• Direction
Copy out precisely the lines beginning at the line that contains "pieces = [item" and ending at the line that contains "imported = [obj", including both.
<<<<
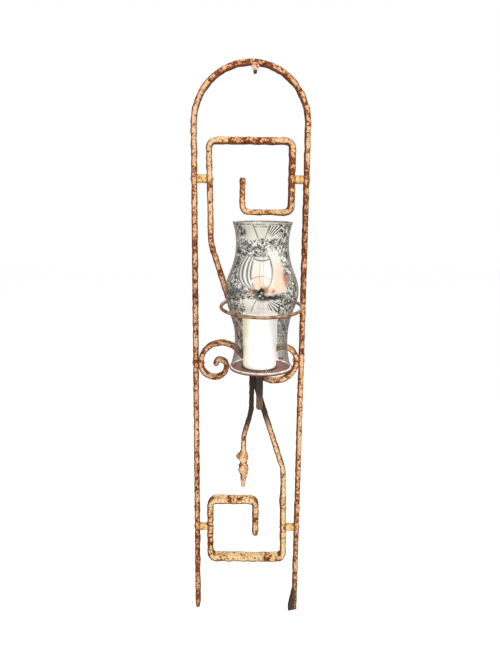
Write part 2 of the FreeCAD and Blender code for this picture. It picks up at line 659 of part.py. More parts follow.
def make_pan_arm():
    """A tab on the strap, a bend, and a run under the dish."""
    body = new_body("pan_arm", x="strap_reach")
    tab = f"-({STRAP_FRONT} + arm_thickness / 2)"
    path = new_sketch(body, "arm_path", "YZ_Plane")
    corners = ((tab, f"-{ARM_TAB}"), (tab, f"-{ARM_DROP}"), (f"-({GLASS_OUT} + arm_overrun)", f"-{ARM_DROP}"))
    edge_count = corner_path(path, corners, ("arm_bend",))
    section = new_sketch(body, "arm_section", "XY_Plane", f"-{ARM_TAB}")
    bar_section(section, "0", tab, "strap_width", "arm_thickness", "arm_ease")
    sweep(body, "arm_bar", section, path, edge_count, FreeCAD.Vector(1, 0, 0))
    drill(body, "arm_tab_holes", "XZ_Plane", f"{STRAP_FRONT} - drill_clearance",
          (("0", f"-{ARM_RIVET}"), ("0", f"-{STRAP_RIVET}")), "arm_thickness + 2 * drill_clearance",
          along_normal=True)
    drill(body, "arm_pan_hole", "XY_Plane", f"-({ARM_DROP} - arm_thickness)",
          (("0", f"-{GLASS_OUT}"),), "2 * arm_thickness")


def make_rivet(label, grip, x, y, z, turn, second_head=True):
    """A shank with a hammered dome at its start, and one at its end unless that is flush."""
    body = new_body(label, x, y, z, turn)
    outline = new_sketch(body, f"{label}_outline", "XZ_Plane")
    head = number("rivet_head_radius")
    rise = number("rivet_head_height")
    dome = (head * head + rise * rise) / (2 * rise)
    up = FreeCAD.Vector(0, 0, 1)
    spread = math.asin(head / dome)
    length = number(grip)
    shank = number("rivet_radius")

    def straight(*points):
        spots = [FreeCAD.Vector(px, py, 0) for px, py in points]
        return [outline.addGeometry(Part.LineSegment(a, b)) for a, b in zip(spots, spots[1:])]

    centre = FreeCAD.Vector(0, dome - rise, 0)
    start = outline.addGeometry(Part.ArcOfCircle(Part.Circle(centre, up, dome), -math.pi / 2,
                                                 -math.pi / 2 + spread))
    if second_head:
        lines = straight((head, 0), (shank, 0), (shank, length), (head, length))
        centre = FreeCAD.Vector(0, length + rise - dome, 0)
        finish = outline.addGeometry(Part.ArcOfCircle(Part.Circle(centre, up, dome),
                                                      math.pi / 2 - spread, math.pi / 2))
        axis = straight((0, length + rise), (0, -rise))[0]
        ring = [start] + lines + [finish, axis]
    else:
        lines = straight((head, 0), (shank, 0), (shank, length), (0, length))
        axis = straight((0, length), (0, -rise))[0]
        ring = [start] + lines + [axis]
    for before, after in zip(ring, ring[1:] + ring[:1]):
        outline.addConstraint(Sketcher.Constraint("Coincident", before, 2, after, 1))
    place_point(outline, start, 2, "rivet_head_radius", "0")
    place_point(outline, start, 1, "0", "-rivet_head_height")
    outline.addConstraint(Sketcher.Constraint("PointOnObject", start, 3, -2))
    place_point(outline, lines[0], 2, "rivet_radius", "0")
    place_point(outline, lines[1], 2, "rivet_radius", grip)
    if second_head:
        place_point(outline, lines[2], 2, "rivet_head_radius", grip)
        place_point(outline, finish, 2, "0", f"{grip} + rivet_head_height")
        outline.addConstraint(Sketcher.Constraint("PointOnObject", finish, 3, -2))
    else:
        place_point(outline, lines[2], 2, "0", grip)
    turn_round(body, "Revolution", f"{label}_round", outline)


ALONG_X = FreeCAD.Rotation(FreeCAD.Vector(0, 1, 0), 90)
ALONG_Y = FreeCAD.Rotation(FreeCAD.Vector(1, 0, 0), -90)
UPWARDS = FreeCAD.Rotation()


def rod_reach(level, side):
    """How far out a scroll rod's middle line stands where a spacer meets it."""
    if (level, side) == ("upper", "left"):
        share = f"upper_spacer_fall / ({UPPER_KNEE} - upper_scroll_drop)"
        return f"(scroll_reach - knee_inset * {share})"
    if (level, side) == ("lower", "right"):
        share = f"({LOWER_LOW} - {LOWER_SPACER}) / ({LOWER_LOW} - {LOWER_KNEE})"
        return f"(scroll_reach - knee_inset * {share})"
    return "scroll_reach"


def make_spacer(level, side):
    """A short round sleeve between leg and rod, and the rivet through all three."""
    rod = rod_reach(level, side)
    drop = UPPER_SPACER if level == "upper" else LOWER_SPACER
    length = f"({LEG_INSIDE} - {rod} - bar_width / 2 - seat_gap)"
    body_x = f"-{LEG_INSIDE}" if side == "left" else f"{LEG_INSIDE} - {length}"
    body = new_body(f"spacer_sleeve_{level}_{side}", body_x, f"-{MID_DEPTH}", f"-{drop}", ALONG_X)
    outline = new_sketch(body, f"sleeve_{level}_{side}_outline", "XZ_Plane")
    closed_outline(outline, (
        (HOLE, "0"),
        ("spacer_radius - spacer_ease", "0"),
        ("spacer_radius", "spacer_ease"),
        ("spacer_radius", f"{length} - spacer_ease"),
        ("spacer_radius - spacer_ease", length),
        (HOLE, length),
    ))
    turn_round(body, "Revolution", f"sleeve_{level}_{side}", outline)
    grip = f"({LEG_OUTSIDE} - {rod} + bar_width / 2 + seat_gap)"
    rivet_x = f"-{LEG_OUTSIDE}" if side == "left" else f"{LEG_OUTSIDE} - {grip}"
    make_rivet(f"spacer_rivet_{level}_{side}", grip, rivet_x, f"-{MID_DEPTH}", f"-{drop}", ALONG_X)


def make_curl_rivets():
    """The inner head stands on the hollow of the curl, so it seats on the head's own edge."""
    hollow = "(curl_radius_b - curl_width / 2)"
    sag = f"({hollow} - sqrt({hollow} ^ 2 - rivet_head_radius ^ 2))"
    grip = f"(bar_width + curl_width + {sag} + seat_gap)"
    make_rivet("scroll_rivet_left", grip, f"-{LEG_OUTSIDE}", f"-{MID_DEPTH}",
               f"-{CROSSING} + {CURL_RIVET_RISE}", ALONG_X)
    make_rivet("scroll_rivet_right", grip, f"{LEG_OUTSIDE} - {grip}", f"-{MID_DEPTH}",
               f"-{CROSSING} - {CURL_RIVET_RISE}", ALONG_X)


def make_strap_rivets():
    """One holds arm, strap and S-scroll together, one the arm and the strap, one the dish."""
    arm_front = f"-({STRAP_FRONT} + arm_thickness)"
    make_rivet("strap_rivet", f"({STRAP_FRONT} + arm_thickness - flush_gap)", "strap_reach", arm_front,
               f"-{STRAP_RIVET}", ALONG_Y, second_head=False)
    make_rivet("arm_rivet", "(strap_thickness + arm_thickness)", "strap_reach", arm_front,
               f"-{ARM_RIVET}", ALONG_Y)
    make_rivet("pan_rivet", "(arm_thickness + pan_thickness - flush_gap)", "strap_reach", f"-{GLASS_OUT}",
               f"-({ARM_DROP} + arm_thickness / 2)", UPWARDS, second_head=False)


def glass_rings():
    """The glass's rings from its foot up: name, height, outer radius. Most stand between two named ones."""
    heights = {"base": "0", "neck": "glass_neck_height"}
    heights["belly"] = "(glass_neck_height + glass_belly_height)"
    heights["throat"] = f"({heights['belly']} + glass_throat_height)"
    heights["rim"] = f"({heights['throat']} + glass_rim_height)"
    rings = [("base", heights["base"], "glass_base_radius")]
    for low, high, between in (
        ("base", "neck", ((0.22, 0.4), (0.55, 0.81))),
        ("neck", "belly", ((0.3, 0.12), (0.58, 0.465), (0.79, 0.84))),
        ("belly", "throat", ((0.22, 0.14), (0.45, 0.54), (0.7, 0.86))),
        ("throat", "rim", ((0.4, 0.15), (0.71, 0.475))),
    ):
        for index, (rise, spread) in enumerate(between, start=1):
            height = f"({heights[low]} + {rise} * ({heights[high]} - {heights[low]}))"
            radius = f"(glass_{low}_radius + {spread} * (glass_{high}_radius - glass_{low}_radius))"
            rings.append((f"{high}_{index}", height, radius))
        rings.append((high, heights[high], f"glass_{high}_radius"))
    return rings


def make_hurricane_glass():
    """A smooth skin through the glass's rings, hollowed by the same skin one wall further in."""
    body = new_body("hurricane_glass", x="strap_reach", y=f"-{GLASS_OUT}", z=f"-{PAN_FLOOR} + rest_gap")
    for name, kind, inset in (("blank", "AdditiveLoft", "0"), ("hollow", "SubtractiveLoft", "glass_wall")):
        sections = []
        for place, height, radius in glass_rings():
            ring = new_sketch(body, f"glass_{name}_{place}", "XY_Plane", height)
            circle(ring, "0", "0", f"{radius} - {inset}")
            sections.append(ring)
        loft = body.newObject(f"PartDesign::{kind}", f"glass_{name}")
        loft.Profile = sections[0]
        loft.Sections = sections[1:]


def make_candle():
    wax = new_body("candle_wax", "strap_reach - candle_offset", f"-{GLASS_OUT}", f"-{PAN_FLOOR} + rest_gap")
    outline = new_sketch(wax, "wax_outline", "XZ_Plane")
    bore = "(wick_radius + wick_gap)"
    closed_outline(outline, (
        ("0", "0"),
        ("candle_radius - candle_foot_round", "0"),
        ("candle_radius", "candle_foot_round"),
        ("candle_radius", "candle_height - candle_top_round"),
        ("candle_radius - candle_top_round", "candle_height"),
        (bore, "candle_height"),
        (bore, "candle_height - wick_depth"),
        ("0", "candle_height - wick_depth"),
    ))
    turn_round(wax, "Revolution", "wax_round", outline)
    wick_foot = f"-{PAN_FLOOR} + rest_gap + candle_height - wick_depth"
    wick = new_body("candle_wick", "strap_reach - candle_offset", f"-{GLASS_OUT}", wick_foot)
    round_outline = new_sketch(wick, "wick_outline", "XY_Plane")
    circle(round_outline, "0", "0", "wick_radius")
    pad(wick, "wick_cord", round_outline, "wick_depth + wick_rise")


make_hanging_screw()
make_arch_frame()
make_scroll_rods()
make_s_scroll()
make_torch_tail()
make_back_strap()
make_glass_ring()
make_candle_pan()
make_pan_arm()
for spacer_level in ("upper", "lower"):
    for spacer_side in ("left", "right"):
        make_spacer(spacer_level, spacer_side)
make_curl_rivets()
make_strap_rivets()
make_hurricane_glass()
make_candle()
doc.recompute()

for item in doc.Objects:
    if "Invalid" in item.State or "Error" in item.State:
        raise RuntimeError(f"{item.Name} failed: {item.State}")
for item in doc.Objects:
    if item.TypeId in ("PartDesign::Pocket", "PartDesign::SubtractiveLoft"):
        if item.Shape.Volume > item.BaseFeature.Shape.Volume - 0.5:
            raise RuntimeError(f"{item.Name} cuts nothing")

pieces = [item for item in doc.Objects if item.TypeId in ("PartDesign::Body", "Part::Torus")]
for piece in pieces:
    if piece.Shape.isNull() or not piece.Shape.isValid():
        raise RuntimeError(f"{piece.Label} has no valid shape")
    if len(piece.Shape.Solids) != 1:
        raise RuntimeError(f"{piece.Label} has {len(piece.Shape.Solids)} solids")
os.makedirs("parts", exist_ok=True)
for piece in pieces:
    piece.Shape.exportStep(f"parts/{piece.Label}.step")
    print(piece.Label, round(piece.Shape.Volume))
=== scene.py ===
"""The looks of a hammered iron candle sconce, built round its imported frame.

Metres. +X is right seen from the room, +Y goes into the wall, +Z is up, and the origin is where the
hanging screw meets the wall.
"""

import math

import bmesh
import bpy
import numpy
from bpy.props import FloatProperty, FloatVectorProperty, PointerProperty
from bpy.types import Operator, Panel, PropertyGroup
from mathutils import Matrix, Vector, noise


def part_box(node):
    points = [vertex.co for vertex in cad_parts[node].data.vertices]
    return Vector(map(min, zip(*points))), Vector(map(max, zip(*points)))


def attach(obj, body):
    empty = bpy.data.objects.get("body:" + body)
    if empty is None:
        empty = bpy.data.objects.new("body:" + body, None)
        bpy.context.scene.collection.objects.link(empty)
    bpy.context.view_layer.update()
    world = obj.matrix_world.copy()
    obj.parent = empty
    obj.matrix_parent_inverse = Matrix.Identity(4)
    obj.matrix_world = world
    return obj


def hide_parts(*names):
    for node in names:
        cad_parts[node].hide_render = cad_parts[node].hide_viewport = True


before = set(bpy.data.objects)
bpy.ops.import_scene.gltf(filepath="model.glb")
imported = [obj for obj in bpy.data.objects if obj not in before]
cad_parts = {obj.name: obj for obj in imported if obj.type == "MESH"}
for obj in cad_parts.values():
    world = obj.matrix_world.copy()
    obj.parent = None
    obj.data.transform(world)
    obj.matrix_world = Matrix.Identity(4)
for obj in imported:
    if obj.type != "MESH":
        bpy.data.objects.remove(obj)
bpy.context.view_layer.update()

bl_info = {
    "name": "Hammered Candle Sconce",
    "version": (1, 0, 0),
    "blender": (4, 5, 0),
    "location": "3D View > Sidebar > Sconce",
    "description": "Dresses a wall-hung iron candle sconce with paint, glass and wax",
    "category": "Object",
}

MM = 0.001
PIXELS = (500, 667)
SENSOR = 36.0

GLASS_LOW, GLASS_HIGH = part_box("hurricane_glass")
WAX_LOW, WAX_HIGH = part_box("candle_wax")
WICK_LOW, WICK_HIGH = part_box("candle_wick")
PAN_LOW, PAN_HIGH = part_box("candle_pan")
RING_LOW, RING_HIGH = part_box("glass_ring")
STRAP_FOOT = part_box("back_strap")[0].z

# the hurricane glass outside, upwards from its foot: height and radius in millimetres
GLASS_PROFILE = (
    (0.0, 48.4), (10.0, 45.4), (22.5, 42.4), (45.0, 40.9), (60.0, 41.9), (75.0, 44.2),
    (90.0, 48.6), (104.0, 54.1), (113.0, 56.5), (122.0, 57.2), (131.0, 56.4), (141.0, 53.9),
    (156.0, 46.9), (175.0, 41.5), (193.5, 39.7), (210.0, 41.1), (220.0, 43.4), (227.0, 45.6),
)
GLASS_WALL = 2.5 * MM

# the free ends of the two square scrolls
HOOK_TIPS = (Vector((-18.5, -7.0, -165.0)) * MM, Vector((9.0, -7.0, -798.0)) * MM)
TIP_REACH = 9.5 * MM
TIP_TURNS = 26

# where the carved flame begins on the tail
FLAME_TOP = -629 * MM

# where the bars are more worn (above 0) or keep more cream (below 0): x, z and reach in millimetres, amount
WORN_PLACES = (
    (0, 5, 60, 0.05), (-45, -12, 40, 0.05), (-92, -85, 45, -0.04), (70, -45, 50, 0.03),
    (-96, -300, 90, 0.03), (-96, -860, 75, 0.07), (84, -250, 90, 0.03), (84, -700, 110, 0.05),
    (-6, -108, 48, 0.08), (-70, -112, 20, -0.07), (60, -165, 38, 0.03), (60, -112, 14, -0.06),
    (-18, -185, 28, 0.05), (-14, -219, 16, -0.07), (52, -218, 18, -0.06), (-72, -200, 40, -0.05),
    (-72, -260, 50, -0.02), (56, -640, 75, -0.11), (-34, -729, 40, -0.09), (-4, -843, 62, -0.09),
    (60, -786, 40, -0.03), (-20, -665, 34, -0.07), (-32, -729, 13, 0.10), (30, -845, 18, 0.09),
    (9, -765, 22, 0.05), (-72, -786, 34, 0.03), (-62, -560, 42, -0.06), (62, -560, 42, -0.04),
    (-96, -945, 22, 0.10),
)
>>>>
• Written response
pieces = [item for item in doc.Objects if item.TypeId in ("PartDesign::Body", "Part::Torus")]
for piece in pieces:
    if piece.Shape.isNull() or not piece.Shape.isValid():
        raise RuntimeError(f"{piece.Label} has no valid shape")
    if len(piece.Shape.Solids) != 1:
        raise RuntimeError(f"{piece.Label} has {len(piece.Shape.Solids)} solids")
os.makedirs("parts", exist_ok=True)
for piece in pieces:
    piece.Shape.exportStep(f"parts/{piece.Label}.step")
    print(piece.Label, round(piece.Shape.Volume))
=== scene.py ===
"""The looks of a hammered iron candle sconce, built round its imported frame.

Metres. +X is right seen from the room, +Y goes into the wall, +Z is up, and the origin is where the
hanging screw meets the wall.
"""

import math

import bmesh
import bpy
import numpy
from bpy.props import FloatProperty, FloatVectorProperty, PointerProperty
from bpy.types import Operator, Panel, PropertyGroup
from mathutils import Matrix, Vector, noise


def part_box(node):
    points = [vertex.co for vertex in cad_parts[node].data.vertices]
    return Vector(map(min, zip(*points))), Vector(map(max, zip(*points)))


def attach(obj, body):
    empty = bpy.data.objects.get("body:" + body)
    if empty is None:
        empty = bpy.data.objects.new("body:" + body, None)
        bpy.context.scene.collection.objects.link(empty)
    bpy.context.view_layer.update()
    world = obj.matrix_world.copy()
    obj.parent = empty
    obj.matrix_parent_inverse = Matrix.Identity(4)
    obj.matrix_world = world
    return obj


def hide_parts(*names):
    for node in names:
        cad_parts[node].hide_render = cad_parts[node].hide_viewport = True


before = set(bpy.data.objects)
bpy.ops.import_scene.gltf(filepath="model.glb")
imported = [obj for obj in bpy.data.objects if obj not in before]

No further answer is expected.